Avrebbero deliberatamente depennato la presenza di amianto dai risultati delle analisi condotte su campioni di rifiuti disposte dall’Autorità Giudiziaria in un sito della Bassa Reggiana: per questo motivo sono indagati cinque dipendenti dell’Arpae, l’Agenzia regionale per la prevenzione e protezione ambientale dell’Emilia-Romagna, a cui erano stati delegati i controlli. C’è anche una sesta persona indagata. Le ipotesi di reato sono falsità ideologica commessa dal pubblico ufficiale in atti pubblici.

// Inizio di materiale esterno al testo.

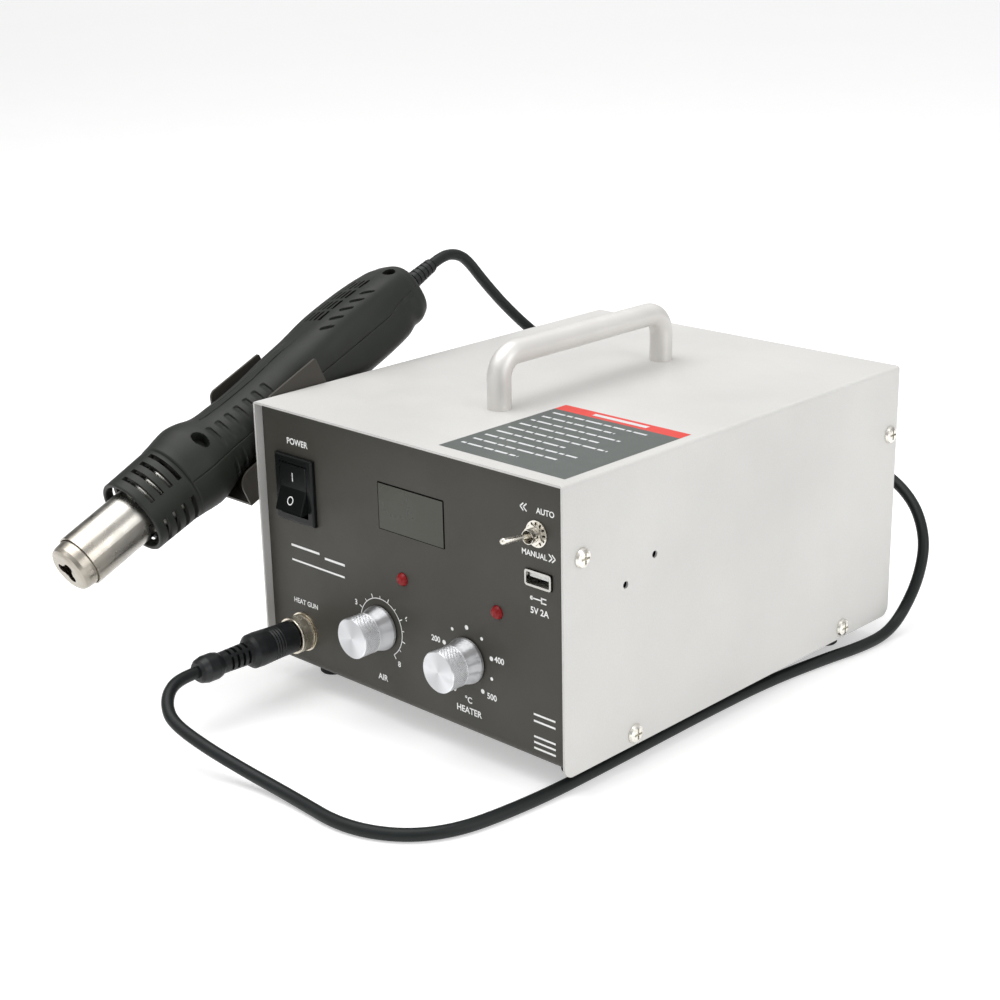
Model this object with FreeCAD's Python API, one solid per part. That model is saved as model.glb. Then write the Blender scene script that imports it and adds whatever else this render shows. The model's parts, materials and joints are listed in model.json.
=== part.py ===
import FreeCAD, Part
import math
import os

V = FreeCAD.Vector
X_AXIS, Y_AXIS, Z_AXIS = V(1, 0, 0), V(0, 1, 0), V(0, 0, 1)

# ---------------------------------------------------------------- frame
# Drawn in case coordinates, mm: x = 0 is the case's mid-plane, y = 0 the front
# edge of its cover, z = 0 the table. write() moves every part by FRAME_SHIFT, so
# that the origin lies on the table under the middle of the whole object's box.
FRAME_SHIFT = V(22.20, -71.37, 0)

# ---------------------------------------------------------------- case
CASE_W = 187.0            # width over the cover
CASE_D = 235.0            # depth of the cover
CASE_TOP = 135.0          # height of the cover's top above the table
FOOT_H = 10.0             # gap between table and cover
SHEET = 1.0               # steel sheet of cover and chassis
OVERHANG = 4.0            # cover stands this far in front of and behind the panels
PANEL_Y = OVERHANG        # front face of the front panel
REAR_Y = CASE_D - OVERHANG
SIDE_X = CASE_W / 2
INNER_X = SIDE_X - SHEET - 0.2
CHASSIS_Z = FOOT_H + 1.0  # underside of the chassis floor
CHASSIS_TOP = CASE_TOP - SHEET - 0.3
BEND_R = 4.0              # outer radius of the chassis bends
COVER_R = 1.6             # outer radius of the cover bends
CORNER_R = 5.0            # rounded lower corners of the cover's sides
FLANGE = 14.0             # chassis side flanges that take the cover screws
UPPER_SCREW_Z = 103.0
LOWER_SCREW_Z = 15.5
UPPER_SCREW_Y = (11.0, CASE_D - 6.0)
LOWER_SCREW_Y = (43.5, 195.5)
SCREW_R = 1.5             # M3 cover screws
SCREW_HEAD_R = 4.2
SCREW_HEAD_H = 2.1
FIT = 0.15                # clearance round screws and panel parts

# ---------------------------------------------------------------- front panel
ROCKER_X, ROCKER_Z = -70.5, 97.5
ROCKER_W, ROCKER_H = 25.5, 31.0
WINDOW_X, WINDOW_Z, WINDOW_W, WINDOW_H = 3.4, 102.0, 40.0, 21.0
LED_X, LED_Z, LED_R = (-3.0, 53.4), 71.3, 3.0
AIR_X, HEAT_X, KNOB_Z = -18.0, 35.5, 45.0
TOGGLE_X, TOGGLE_Z = 76.2, 110.8
USB_X, USB_Z, USB_W, USB_H = 77.0, 91.6, 13.1, 5.7
SOCKET_X, SOCKET_Z = -71.0, 28.4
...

L’operazione ha impegnato oltre 20 militari dell’Arma della specialità Forestale insieme al Nucleo Investigativo di Polizia Ambientale, Agroalimentare e Forestale (Nipaaf) di Reggio Emilia, con il supporto di unità provenienti da Reggio Emilia, Modena, Parma, e Verona.

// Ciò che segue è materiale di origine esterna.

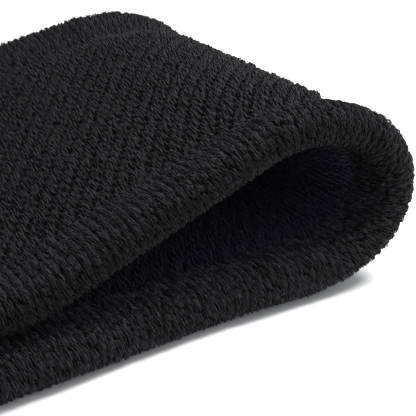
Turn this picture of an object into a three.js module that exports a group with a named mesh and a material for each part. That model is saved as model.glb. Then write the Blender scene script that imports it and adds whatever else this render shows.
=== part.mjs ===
// A double-walled terry wristband lying on its lower wall, millimetres, +Z up.
// The arm passes along Y. X runs across the flattened band: the closed crease is at -X
// and the open round bend at +X. The origin is the middle of the footprint, on the floor.
//
// The band is one knitted tube folded double, so the wall is a stack, from outside in:
// terry pile, ground knit, elastic thread, ground knit, terry pile.

import * as THREE from 'three';

// Overall sizes
const bandWidth = 84;           // across the flattened band, outside
const bandLength = 76;          // along the arm, over both rolled rims
const openHeight = 30;          // from the floor to the top of the open bend
const bendDepth = 19.5;         // how far the rounded nose of the open bend reaches back
const contactStretch = 3;       // along X, how far the two walls lie together beside the crease
const liftRadius = 45;          // of the gentle bend where the upper wall lifts off

// Wall build-up
const pileThickness = 1.4;      // terry loops
const groundThickness = 0.6;    // the knit that holds the loops
const elasticDiameter = 0.7;    // covered rubber thread between the two layers
const elasticPitch = 8;         // from one turn of a thread to its next
const rimReach = 9;             // from the mouth to where the rolled rim meets the walls
const rimSwell = 0.3;           // extra pile on a rolled rim
const seamWidth = 1.4;          // along the arm, the linked seam inside the band
const seamSink = 0.25;          // how far the seam lies below the pile around it

// Clearances
const touchGap = 0.3;           // between pieces that touch
const creaseGap = 0.6;          // between the facing walls at the crease

// Roundness
const noseSteps = 16;
const liftSteps = 4;
const creaseSteps = 8;
const rollSteps = 6;
const threadSides = 6;

// Offsets of the layers from the middle of the wall, the same on both sides of it
const groundInner = elasticDiameter / 2 + touchGap;
const groundOuter = groundInner + groundThickness;
const pileInner = groundOuter + touchGap;
const pileOuter = pileInner + pileThickness;
const rimHalf = pileOuter + rimSwell;

const mouth = bandLength / 2;
const rimEdge = mouth - rimReach;
const wallEdge = rimEdge - touchGap;
const seamHalf = seamWidth / 2;
const innerWallStart = seamHalf + touchGap;

const terryBlack = { color: 0x1b1b1d, roughness: 0.97, metalness: 0 };
const groundBlack = { color: 0x121214, roughness: 0.9, metalness: 0 };
const elasticGrey = { color: 0x2c2c30, roughness: 0.7, metalness: 0 };
const seamBlack = { color: 0x141416, roughness: 0.85, metalness: 0 };

// One station of the band's cross-section: a point on the middle of the wall,
// and the direction that points out of the band there.
function station(x, z, angle) {
  return { x, z, outX: Math.cos(angle), outZ: Math.sin(angle) };
}

// The cross-section's middle line, anticlockwise from the lower end of the nose.
// Flat lower wall, round nose, straight upper wall, gentle lift, short contact stretch, crease.
function wallStations() {
  const creaseRadius = rimHalf + creaseGap / 2;
  const creaseX = -bandWidth / 2 + rimHalf + creaseRadius;
  const contactZ = rimHalf + 2 * creaseRadius;
  const noseAcross = bendDepth - rimHalf;
  const noseUp = openHeight / 2 - rimHalf;
  const noseX = bandWidth / 2 - bendDepth;
  const noseZ = openHeight / 2;

  // The upper wall is the line that touches the nose's ellipse and the lift's circle,
  // found by halving the slope's range until the two tangents agree.
  const liftX = creaseX + contactStretch;
  const liftZ = contactZ + liftRadius;
  let low = 0;
  let high = Math.PI / 3;
  let slope = 0;
  for (let i = 0; i < 50; i += 1) {
    slope = (low + high) / 2;
    const normalX = -Math.sin(slope);
    const normalZ = Math.cos(slope);
    const noseSupport = Math.hypot(noseAcross * normalX, noseUp * normalZ);
    const noseLine = noseX * normalX + noseZ * normalZ + noseSupport;
    const liftLine = liftX * normalX + liftZ * normalZ - liftRadius;
    if (noseLine > liftLine) {
      low = slope;
    } else {
      high = slope;
    }
  }

  const stations = [];
  for (let i = 0; i <= noseSteps; i += 1) {
    const out = -Math.PI / 2 + (Math.PI + slope) * (i / noseSteps);
    const reach = Math.hypot(noseAcross * Math.cos(out), noseUp * Math.sin(out));
    const x = noseX + (noseAcross ** 2 * Math.cos(out)) / reach;
    const z = noseZ + (noseUp ** 2 * Math.sin(out)) / reach;
    stations.push(station(x, z, out));
  }
  for (let i = 0; i <= liftSteps; i += 1) {
    const out = Math.PI / 2 + slope * (1 - i / liftSteps);
    const x = liftX - liftRadius * Math.cos(out);
    const z = liftZ - liftRadius * Math.sin(out);
    stations.push(station(x, z, out));
  }
  for (let i = 0; i <= creaseSteps; i += 1) {
    const out = Math.PI / 2 + Math.PI * (i / creaseSteps);
    const x = creaseX + creaseRadius * Math.cos(out);
    const z = rimHalf + creaseRadius + creaseRadius * Math.sin(out);
    stations.push(station(x, z, out));
  }
  return stations;
}

const stations = wallStations();

// A point of the wall: which station, how far out from the wall's middle, and where along the arm.
function wallPoint(index, out, along) {
  const s = stations[index % stations.length];
  return new THREE.Vector3(s.x + s.outX * out, along, s.z + s.outZ * out);
}

// A closed ring with the given section, carried round the cross-section. The section is a list
// of [out, along] pairs, anticlockwise when out is drawn to the right and along is drawn up.
// It is made as a round lathed ring whose spokes are then moved to the stations.
function bandRing(section) {
  const lathedRadius = bandWidth;
  const profile = section.map(([out, along]) => new THREE.Vector2(lathedRadius + out, along));
  profile.reverse();
  profile.push(profile[0].clone());
  const geometry = new THREE.LatheGeometry(profile, stations.length);
  const position = geometry.getAttribute('position');
  for (let i = 0; i < position.count; i += 1) {
    const spoke = Math.floor(i / profile.length);
    const corner = profile[i % profile.length];
    const point = wallPoint(spoke, corner.x - lathedRadius, corner.y);
    position.setXYZ(i, point.x, point.y, point.z);
  }
  geometry.computeVertexNormals();
  return geometry;
}

// A flat layer of the wall between two offsets, and between two places along the arm.
function layerSection(inner, outer, from, to) {
  return [
    [inner, from],
    [outer, from],
    [outer, to],
    [inner, to],
  ];
}

// A layer folded round the end of the band: two legs joined by a half-round roll.
// side is -1 for the front mouth and +1 for the rear one.
function rolledSection(inner, outer, side) {
  const rollY = mouth - rimHalf;
  const section = [];
  for (let i = 0; i <= rollSteps; i += 1) {
    const turn = Math.PI / 2 - Math.PI * (i / rollSteps);
    section.push([outer * Math.sin(turn), side * (rollY + outer * Math.cos(turn))]);
  }
  section.push([-outer, side * rimEdge]);
  section.push([-inner, side * rimEdge]);
  for (let i = rollSteps; i >= 0; i -= 1) {
    const turn = Math.PI / 2 - Math.PI * (i / rollSteps);
    section.push([inner * Math.sin(turn), side * (rollY + inner * Math.cos(turn))]);
  }
  section.push([inner, side * rimEdge]);
  section.push([outer, side * rimEdge]);
  return side > 0 ? section : section.reverse();
}

// The linked seam that closes the folded tube, a low ridge with chamfered edges.
function seamSection() {
  const inner = -(pileOuter - seamSink);
  const outer = -groundInner;
  const chamfer = seamWidth / 4;
  return [
    [inner, -seamHalf + chamfer],
    [inner + chamfer, -seamHalf],
    [outer, -seamHalf],
    [outer, seamHalf],
    [inner + chamfer, seamHalf],
    [inner, seamHalf - chamfer],
  ];
}

// An elastic thread winds round the middle of the wall and advances one pitch a turn.
class WoundThread extends THREE.Curve {
  constructor(from, to) {
    super();
    this.from = from;
    this.steps = Math.floor(((to - from) / elasticPitch) * stations.length);
  }

  getPoint(t, target = new THREE.Vector3()) {
    const place = Math.min(Math.max(t, 0), 1) * this.steps;
    const before = Math.min(Math.floor(place), this.steps - 1);
    const advance = elasticPitch / stations.length;
    const start = wallPoint(before, 0, this.from + before * advance);
    const end = wallPoint(before + 1, 0, this.from + (before + 1) * advance);
    return target.copy(start).lerp(end, place - before);
  }

  // One step for each station, however far apart the stations lie
  getPointAt(u, target) {
    return this.getPoint(u, target);
  }

  getTangentAt(u, target) {
    return this.getTangent(u, target);
  }
}

function threadGeometry(from, to) {
  const path = new WoundThread(from, to);
  const corners = [];
  for (let i = 0; i < threadSides; i += 1) {
    const turn = (2 * Math.PI * i) / threadSides;
    const radius = elasticDiameter / 2;
    corners.push(new THREE.Vector2(radius * Math.cos(turn), radius * Math.sin(turn)));
  }
  return new THREE.ExtrudeGeometry(new THREE.Shape(corners), {
    steps: path.steps,
    extrudePath: path,
    bevelEnabled: false,
  });
}

const wristband = new THREE.Group();

function addPiece(name, geometry, finish) {
  const piece = new THREE.Mesh(geometry, new THREE.MeshStandardMaterial(finish));
  piece.name = name;
  wristband.add(piece);
}

// Outer wall, one stretch between the two rims
const outerPile = layerSection(pileInner, pileOuter, -wallEdge, wallEdge);
const outerGround = layerSection(groundInner, groundOuter, -wallEdge, wallEdge);
addPiece('outer_wall_pile', bandRing(outerPile), terryBlack);
addPiece('outer_wall_ground', bandRing(outerGround), groundBlack);

// Inner wall, in two halves that meet at the seam
for (const [half, from, to] of [
  ['front', -wallEdge, -innerWallStart],
  ['rear', innerWallStart, wallEdge],
]) {
  const pile = layerSection(-pileOuter, -pileInner, from, to);
  const ground = layerSection(-groundOuter, -groundInner, from, to);
  addPiece(`inner_wall_${half}_pile`, bandRing(pile), terryBlack);
  addPiece(`inner_wall_${half}_ground`, bandRing(ground), groundBlack);
}
addPiece('closing_seam_thread', bandRing(seamSection()), seamBlack);

// Rolled rims, where the tube folds back on itself
for (const [end, side] of [
  ['front', -1],
  ['rear', 1],
]) {
  const pile = rolledSection(pileInner, rimHalf, side);
  const ground = rolledSection(groundInner, groundOuter, side);
  addPiece(`${end}_rim_pile`, bandRing(pile), terryBlack);
  addPiece(`${end}_rim_ground`, bandRing(ground), groundBlack);
}

// Elastic threads, all in the middle of the wall. The outer wall's thread runs from rim to rim.
// The two inner ones run half a pitch out of step with it, so that they lie between its turns,
// and each keeps to its own side of the seam.
const threadEdge = wallEdge - elasticDiameter / 2;
const outerStart = -threadEdge;
const innerFrontStart = outerStart + elasticPitch / 2;
const turnsPastSeam = Math.ceil((seamHalf - innerFrontStart) / elasticPitch);
const innerRearStart = innerFrontStart + turnsPastSeam * elasticPitch;
for (const [name, from, to] of [
  ['outer_elastic_thread', outerStart, threadEdge],
  ['inner_front_elastic_thread', innerFrontStart, -seamHalf],
  ['inner_rear_elastic_thread', innerRearStart, threadEdge],
]) {
  addPiece(name, threadGeometry(from, to), elasticGrey);
}

export default wristband;
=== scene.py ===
"""A double-walled terry wristband, lying on its lower wall with its round bend open.

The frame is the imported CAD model. Sizes in this script are in millimetres, in the CAD frame,
and MM turns them into Blender's metres.
"""

import math

import bpy
import numpy as np
from mathutils import Matrix, Vector


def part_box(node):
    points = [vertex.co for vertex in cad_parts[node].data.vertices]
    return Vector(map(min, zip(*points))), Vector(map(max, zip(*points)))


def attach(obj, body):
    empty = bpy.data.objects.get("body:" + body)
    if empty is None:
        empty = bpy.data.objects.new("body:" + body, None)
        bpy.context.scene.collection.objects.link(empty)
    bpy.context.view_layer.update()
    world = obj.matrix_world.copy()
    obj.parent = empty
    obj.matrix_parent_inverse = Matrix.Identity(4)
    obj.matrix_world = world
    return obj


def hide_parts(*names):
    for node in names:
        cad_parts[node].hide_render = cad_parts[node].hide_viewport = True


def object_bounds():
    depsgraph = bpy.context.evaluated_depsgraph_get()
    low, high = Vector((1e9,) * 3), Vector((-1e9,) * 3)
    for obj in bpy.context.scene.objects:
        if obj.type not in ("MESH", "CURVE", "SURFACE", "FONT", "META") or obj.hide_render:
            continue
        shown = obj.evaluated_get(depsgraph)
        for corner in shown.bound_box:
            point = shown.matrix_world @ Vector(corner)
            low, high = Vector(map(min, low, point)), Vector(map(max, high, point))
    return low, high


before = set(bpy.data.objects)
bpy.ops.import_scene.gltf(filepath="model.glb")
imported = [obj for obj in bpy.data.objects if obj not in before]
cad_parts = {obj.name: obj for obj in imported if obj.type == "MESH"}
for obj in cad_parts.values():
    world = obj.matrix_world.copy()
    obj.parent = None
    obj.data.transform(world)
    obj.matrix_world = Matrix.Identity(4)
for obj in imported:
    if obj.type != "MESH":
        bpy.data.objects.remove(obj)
cad_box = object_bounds()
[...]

In funzione della provenienza illecita dei rifiuti, privi di tracciabilità, l’intero impianto di proprietà di una società con sede legale nel Veronese era stato posto in sequestro dai Carabinieri Forestali del Nipaaf di Reggio Emilia alla fine del 2022: i rifiuti da costruzione e demolizione, trattati dall’impianto per la produzione di aggregato riciclato per l’edilizia, erano stati infatti considerati dagli inquirenti rifiuti pericolosi in applicazione del principio di precauzione. L’Agenzia regionale era quindi stata incaricata dall’Autorità Giudiziaria della caratterizzazione dei rifiuti e della ricerca dell’eventuale presenza di amianto. Tuttavia, i risultati positivi degli accertamenti di ARPAE sarebbero stati parzialmente occultati e la presenza di amianto non è stata comunicata alla polizia giudiziaria, fino a quando è stata scoperta dagli investigatori, anche grazie alle informazioni rese da alcuni dipendenti della stessa Agenzia.

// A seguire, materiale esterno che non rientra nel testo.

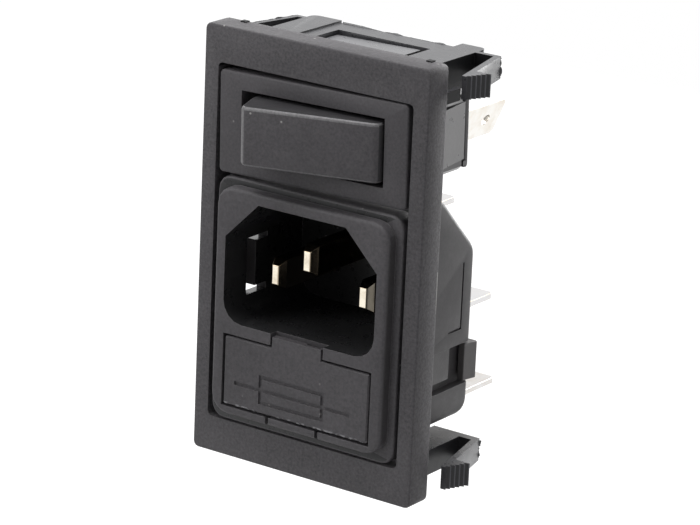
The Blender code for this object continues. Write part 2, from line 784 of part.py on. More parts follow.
def side_outline():
    """The inlet body from its side: front, upper edge, 45 degree slant, rear face, lower edge."""
    front = PLATE_T - BEZEL_T - TOUCH
    corner = SIDE_HIGH - (INLET_REAR - SLANT_FROM)
    bend = corner - BEND_ROUND * math.tan(math.radians(22.5))
    points = [(front, SIDE_LOW), (front, SIDE_HIGH), (SLANT_FROM, SIDE_HIGH)]
    for step in range(4):
        angle = math.radians(45.0 - 15.0 * step)
        deep = INLET_REAR - BEND_ROUND + BEND_ROUND * math.cos(angle)
        points.append((deep, bend + BEND_ROUND * math.sin(angle)))
    for step in range(5):
        angle = math.radians(-22.5 * step)
        deep = INLET_REAR - REAR_ROUND + REAR_ROUND * math.cos(angle)
        points.append((deep, SIDE_LOW + REAR_ROUND + REAR_ROUND * math.sin(angle)))
    return points


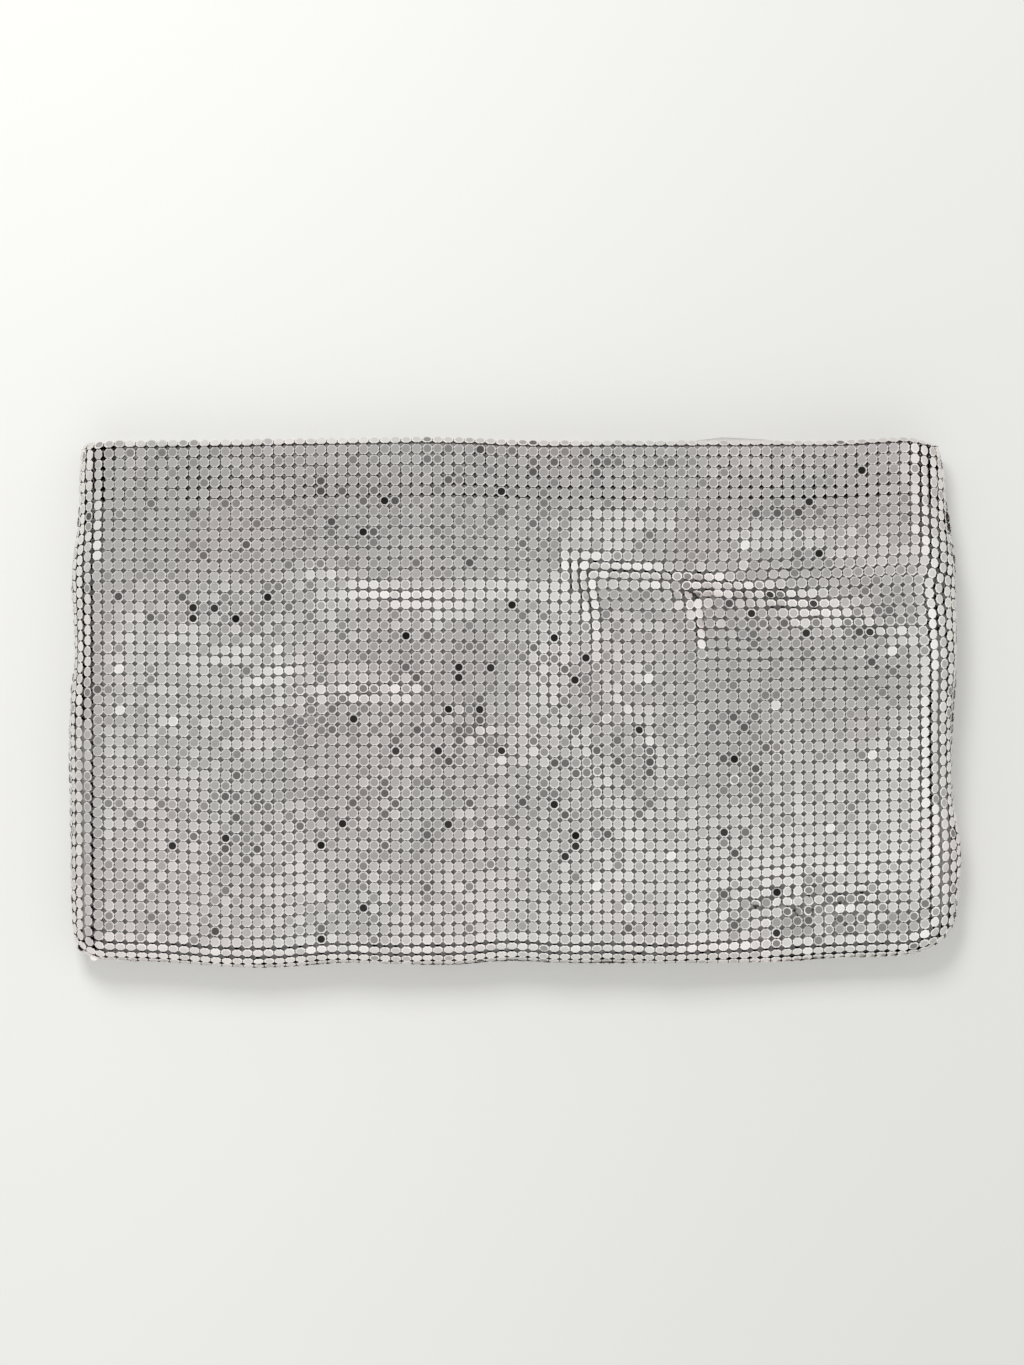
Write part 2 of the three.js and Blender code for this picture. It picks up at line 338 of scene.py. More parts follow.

L’amianto è un rifiuto speciale pericoloso che deve essere gestito da aziende specializzate secondo le procedure previste dalla legge, il cui illecito smaltimento prevede pene della detenzione da sei mesi a due anni e sanzioni pecuniarie da 2600 a 26.000 euro.
L’utilizzo dell’amianto nel campo dell’edilizia era ampiamente diffuso in passato fino a quando in Italia la sua produzione, lavorazione e vendita è stata vietata dal 1992.